YOUR GOAL :: Identify the lines in the data below that contain "piece" and give only how many there are.

Dataset entries:
<<<<

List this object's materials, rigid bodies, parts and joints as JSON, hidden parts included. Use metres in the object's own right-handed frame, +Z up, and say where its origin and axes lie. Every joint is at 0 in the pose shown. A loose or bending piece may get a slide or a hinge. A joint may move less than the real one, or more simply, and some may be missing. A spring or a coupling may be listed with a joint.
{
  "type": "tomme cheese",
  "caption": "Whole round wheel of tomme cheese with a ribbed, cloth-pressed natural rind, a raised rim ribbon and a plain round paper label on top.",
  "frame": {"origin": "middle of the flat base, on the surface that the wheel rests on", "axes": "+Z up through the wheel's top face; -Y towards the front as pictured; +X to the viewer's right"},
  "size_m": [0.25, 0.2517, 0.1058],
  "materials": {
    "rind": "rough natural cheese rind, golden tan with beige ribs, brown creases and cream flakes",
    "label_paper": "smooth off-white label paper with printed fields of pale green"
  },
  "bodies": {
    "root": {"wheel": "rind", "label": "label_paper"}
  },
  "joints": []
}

>>>>
<<<<

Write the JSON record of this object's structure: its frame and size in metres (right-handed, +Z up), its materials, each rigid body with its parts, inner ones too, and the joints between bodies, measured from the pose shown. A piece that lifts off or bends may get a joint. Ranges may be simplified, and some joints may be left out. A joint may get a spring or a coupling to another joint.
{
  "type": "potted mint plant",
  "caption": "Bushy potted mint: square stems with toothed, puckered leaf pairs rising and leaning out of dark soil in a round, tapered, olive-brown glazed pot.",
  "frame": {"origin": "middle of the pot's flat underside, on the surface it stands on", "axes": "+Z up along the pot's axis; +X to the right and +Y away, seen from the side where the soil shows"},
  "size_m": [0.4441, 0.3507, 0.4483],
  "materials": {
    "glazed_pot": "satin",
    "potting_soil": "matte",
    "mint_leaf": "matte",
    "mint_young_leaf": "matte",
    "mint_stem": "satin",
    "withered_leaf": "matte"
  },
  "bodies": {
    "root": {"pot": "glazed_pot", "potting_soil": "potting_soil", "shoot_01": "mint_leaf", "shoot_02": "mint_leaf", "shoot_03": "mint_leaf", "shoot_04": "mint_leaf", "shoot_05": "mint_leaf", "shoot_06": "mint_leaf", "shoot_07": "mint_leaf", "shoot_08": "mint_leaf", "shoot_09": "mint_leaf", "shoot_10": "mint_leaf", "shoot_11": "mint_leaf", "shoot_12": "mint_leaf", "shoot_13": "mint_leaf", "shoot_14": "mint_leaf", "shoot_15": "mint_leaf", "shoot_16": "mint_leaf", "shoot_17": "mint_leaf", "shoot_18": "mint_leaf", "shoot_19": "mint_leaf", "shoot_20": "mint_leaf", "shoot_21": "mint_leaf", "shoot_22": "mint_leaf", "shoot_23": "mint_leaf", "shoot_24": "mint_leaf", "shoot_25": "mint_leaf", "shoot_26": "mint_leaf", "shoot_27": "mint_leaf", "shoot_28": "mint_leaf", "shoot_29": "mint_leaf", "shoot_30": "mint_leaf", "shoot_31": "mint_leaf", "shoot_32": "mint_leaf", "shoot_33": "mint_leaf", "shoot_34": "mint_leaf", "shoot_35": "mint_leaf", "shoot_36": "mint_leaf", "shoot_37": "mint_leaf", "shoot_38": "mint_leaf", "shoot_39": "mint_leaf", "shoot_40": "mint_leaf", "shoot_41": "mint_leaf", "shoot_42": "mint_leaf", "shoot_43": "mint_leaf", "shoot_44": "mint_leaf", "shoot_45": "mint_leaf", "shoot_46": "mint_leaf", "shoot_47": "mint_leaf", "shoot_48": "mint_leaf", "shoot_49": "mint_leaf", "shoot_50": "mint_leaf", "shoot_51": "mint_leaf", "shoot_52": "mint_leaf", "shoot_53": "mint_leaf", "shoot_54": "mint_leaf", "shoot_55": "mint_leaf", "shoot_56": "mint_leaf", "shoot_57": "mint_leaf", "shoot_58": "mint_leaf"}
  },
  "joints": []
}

>>>>

SOLUTION TO THE PROBLEM :: 2